*Required work:*
Take the data below and copy exactly the lines starting at the one with "let solid = solidOf(Float32Array.from(points.flatMap((p)" and finishing at the one with "obj.matrix_world = Matrix.Identity(4)", both included.

*Raw data:*
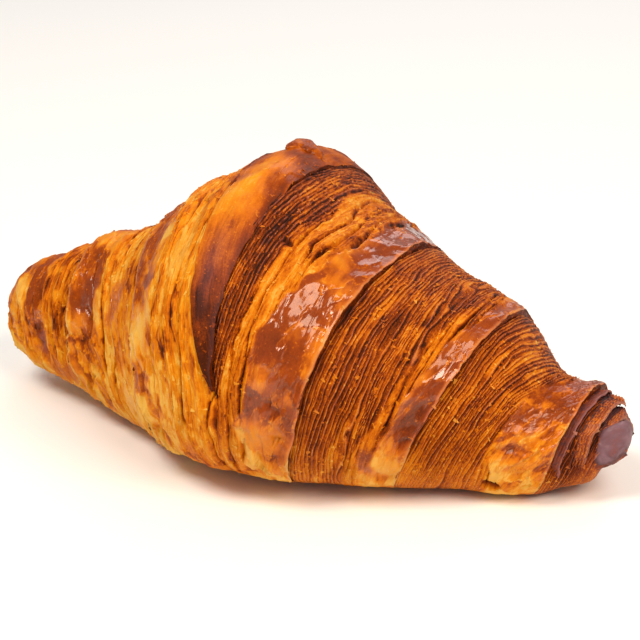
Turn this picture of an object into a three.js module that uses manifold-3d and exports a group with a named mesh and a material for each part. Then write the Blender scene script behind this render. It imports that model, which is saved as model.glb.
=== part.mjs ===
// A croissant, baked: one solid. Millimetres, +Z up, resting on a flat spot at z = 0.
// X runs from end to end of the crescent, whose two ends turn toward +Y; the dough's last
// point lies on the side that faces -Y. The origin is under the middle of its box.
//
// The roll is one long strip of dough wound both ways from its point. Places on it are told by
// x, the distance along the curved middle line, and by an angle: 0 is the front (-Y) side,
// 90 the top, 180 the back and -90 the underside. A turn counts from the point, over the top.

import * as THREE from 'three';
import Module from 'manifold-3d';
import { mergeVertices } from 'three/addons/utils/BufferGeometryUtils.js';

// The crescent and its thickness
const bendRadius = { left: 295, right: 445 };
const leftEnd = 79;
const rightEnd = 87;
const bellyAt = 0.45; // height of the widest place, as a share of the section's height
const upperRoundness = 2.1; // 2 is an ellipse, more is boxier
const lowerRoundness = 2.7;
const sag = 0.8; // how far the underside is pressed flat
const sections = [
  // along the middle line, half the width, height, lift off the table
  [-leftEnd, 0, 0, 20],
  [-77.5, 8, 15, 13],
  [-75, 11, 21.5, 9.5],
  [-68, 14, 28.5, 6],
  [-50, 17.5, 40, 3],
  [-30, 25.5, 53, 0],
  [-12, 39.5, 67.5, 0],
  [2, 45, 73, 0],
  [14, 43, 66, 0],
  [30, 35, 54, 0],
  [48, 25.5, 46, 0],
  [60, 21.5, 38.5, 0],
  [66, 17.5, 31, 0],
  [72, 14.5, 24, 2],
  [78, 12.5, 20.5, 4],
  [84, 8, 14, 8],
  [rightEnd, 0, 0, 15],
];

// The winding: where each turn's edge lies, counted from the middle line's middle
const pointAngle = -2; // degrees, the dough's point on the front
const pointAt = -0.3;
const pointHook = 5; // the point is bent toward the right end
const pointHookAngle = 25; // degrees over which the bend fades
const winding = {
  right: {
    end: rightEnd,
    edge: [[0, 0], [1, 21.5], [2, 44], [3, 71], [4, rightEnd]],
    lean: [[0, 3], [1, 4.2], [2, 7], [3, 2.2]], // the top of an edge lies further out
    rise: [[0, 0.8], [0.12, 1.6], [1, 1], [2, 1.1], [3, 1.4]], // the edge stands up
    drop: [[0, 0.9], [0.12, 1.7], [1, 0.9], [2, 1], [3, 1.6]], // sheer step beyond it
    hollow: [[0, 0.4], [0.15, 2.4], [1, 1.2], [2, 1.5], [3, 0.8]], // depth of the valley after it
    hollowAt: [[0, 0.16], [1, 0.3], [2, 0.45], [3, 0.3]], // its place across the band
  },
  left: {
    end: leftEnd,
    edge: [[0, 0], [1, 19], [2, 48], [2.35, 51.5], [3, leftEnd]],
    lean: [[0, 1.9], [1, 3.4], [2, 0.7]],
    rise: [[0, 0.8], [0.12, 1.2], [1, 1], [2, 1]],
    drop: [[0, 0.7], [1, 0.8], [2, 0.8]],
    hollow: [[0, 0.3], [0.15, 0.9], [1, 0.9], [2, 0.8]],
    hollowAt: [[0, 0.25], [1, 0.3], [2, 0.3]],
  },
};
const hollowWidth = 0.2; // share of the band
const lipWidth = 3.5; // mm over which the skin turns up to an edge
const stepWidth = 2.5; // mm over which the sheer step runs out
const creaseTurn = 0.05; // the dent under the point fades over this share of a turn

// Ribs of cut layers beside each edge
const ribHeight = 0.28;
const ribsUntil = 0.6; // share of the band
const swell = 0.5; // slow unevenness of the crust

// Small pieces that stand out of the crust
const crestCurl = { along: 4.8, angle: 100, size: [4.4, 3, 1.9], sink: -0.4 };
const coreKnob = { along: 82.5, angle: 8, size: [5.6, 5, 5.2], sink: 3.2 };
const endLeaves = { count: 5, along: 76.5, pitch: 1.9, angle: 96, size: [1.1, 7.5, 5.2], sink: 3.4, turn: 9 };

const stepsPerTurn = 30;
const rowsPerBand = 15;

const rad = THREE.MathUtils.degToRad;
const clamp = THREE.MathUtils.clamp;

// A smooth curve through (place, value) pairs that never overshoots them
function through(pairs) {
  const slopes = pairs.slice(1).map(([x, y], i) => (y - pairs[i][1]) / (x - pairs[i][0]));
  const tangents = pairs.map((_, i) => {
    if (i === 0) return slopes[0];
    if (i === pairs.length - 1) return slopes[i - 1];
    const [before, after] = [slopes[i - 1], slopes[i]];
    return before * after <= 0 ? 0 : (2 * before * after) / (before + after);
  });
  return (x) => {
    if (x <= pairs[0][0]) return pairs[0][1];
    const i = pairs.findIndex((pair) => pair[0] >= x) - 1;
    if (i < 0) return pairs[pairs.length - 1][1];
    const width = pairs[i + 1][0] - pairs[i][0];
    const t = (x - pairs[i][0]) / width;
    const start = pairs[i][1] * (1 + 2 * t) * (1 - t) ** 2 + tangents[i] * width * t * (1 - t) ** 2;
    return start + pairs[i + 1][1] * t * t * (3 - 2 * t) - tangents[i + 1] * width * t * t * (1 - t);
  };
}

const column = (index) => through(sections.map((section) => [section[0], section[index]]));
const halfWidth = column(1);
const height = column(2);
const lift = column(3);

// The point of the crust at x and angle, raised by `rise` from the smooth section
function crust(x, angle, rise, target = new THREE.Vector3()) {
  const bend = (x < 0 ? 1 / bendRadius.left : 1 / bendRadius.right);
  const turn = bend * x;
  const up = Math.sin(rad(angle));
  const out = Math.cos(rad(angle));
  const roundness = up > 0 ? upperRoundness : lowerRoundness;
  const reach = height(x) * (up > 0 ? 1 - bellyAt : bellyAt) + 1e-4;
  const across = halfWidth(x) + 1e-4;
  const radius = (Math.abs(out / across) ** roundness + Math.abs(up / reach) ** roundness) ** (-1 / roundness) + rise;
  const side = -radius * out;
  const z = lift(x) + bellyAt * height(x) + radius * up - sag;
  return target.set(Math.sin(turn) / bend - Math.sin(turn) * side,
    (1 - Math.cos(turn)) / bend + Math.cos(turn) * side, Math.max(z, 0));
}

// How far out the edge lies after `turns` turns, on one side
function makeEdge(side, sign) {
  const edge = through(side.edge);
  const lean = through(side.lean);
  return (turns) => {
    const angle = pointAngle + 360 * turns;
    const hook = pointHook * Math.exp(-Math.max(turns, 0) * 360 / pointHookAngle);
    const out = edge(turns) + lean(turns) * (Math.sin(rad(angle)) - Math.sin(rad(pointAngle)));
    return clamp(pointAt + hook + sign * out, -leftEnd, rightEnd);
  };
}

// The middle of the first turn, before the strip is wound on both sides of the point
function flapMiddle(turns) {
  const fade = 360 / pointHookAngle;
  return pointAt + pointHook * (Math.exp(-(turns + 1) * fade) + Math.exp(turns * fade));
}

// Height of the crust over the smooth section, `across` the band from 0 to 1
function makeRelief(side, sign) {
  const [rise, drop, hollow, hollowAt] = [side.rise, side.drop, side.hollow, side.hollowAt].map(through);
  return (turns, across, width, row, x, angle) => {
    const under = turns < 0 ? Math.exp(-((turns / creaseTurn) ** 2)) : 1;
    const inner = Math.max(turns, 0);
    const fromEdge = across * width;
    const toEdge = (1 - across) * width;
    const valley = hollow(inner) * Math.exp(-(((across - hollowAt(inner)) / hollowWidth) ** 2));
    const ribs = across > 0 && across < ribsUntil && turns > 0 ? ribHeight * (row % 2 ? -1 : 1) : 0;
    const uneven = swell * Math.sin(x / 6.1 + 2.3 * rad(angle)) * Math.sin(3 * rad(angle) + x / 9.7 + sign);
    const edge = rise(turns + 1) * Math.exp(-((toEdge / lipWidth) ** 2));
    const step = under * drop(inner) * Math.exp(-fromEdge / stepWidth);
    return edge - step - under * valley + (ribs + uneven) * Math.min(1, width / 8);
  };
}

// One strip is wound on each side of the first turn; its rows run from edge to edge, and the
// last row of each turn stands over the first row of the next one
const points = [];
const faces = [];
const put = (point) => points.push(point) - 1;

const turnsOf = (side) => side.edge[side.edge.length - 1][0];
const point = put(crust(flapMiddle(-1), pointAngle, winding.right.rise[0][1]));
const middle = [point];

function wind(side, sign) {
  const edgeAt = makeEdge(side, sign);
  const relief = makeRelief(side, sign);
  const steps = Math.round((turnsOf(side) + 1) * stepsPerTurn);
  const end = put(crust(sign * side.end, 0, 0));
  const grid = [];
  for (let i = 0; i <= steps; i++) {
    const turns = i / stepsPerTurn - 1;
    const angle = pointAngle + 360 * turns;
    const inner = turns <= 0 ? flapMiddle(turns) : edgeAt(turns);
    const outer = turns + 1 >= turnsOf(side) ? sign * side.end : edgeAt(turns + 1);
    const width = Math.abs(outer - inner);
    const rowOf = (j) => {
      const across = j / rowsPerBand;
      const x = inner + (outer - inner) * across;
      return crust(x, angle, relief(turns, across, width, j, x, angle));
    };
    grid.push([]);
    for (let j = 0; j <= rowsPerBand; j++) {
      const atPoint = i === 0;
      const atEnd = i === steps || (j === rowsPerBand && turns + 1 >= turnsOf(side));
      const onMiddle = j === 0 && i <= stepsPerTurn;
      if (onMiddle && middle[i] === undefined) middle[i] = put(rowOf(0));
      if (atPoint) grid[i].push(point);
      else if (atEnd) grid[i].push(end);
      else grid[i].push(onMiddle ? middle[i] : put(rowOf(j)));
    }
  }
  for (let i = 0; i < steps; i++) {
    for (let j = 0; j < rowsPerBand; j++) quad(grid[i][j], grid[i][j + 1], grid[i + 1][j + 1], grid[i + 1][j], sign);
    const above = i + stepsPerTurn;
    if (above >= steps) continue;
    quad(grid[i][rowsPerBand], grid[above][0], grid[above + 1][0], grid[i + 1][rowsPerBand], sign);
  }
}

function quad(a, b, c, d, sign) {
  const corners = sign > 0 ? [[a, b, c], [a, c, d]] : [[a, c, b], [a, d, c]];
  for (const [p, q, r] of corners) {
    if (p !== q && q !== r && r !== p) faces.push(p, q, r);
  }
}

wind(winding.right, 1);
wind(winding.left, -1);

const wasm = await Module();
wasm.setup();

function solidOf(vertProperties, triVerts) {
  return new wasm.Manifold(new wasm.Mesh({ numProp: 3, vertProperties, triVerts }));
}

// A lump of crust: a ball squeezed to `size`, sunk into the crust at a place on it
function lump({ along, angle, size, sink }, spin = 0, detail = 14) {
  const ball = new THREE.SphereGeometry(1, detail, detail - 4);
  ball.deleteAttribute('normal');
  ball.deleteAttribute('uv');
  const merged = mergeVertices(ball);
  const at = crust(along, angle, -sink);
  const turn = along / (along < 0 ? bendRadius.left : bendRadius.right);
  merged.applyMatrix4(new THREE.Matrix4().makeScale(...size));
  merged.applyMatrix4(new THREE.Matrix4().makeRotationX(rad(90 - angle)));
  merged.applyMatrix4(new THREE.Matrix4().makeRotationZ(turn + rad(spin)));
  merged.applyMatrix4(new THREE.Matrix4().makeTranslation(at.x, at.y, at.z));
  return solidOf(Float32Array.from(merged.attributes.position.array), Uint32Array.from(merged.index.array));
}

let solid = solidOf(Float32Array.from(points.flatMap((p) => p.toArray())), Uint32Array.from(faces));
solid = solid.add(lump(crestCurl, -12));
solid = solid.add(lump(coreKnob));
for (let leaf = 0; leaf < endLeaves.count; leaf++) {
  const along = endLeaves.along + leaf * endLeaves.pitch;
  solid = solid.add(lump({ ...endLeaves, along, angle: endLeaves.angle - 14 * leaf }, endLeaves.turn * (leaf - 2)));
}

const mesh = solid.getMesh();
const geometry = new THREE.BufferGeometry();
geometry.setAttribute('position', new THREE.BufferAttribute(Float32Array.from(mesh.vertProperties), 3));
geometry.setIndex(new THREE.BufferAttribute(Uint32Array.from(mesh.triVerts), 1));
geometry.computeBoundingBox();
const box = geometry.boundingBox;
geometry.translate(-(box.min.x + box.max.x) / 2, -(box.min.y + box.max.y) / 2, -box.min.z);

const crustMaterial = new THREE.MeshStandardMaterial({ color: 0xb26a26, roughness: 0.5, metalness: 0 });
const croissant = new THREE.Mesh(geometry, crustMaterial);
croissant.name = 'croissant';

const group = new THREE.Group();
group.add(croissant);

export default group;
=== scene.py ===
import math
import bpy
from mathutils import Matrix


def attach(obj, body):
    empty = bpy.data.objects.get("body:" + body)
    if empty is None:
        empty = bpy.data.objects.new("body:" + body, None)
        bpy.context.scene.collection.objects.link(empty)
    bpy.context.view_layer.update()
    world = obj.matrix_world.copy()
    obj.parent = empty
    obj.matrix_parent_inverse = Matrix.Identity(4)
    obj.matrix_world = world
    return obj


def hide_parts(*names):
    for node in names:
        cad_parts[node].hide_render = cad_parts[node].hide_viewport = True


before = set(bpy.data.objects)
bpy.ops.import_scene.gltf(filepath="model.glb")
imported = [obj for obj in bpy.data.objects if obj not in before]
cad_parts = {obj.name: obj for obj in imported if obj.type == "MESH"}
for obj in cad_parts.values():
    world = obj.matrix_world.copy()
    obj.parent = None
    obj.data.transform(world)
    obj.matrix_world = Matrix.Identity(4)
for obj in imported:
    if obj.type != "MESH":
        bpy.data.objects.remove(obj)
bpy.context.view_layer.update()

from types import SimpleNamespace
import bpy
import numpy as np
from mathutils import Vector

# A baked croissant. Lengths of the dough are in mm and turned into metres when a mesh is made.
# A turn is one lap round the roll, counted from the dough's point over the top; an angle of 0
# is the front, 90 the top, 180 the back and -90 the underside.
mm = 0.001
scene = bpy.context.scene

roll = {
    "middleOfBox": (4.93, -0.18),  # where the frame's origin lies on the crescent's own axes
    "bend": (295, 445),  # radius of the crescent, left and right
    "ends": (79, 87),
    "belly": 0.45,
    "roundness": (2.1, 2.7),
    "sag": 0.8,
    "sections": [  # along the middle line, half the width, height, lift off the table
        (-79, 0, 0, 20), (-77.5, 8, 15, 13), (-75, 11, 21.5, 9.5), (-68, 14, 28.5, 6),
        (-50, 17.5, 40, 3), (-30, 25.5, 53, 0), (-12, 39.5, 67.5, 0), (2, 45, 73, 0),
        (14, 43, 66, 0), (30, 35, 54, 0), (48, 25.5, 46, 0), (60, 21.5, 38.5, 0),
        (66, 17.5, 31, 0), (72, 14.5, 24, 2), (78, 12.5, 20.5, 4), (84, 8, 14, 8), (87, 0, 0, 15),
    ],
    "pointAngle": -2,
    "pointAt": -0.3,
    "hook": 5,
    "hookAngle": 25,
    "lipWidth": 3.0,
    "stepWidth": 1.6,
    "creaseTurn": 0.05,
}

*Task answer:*
let solid = solidOf(Float32Array.from(points.flatMap((p) => p.toArray())), Uint32Array.from(faces));
solid = solid.add(lump(crestCurl, -12));
solid = solid.add(lump(coreKnob));
for (let leaf = 0; leaf < endLeaves.count; leaf++) {
  const along = endLeaves.along + leaf * endLeaves.pitch;
  solid = solid.add(lump({ ...endLeaves, along, angle: endLeaves.angle - 14 * leaf }, endLeaves.turn * (leaf - 2)));
}

const mesh = solid.getMesh();
const geometry = new THREE.BufferGeometry();
geometry.setAttribute('position', new THREE.BufferAttribute(Float32Array.from(mesh.vertProperties), 3));
geometry.setIndex(new THREE.BufferAttribute(Uint32Array.from(mesh.triVerts), 1));
geometry.computeBoundingBox();
const box = geometry.boundingBox;
geometry.translate(-(box.min.x + box.max.x) / 2, -(box.min.y + box.max.y) / 2, -box.min.z);

const crustMaterial = new THREE.MeshStandardMaterial({ color: 0xb26a26, roughness: 0.5, metalness: 0 });
const croissant = new THREE.Mesh(geometry, crustMaterial);
croissant.name = 'croissant';

const group = new THREE.Group();
group.add(croissant);

export default group;
=== scene.py ===
import math
import bpy
from mathutils import Matrix


def attach(obj, body):
    empty = bpy.data.objects.get("body:" + body)
    if empty is None:
        empty = bpy.data.objects.new("body:" + body, None)
        bpy.context.scene.collection.objects.link(empty)
    bpy.context.view_layer.update()
    world = obj.matrix_world.copy()
    obj.parent = empty
    obj.matrix_parent_inverse = Matrix.Identity(4)
    obj.matrix_world = world
    return obj


def hide_parts(*names):
    for node in names:
        cad_parts[node].hide_render = cad_parts[node].hide_viewport = True


before = set(bpy.data.objects)
bpy.ops.import_scene.gltf(filepath="model.glb")
imported = [obj for obj in bpy.data.objects if obj not in before]
cad_parts = {obj.name: obj for obj in imported if obj.type == "MESH"}
for obj in cad_parts.values():
    world = obj.matrix_world.copy()
    obj.parent = None
    obj.data.transform(world)
    obj.matrix_world = Matrix.Identity(4)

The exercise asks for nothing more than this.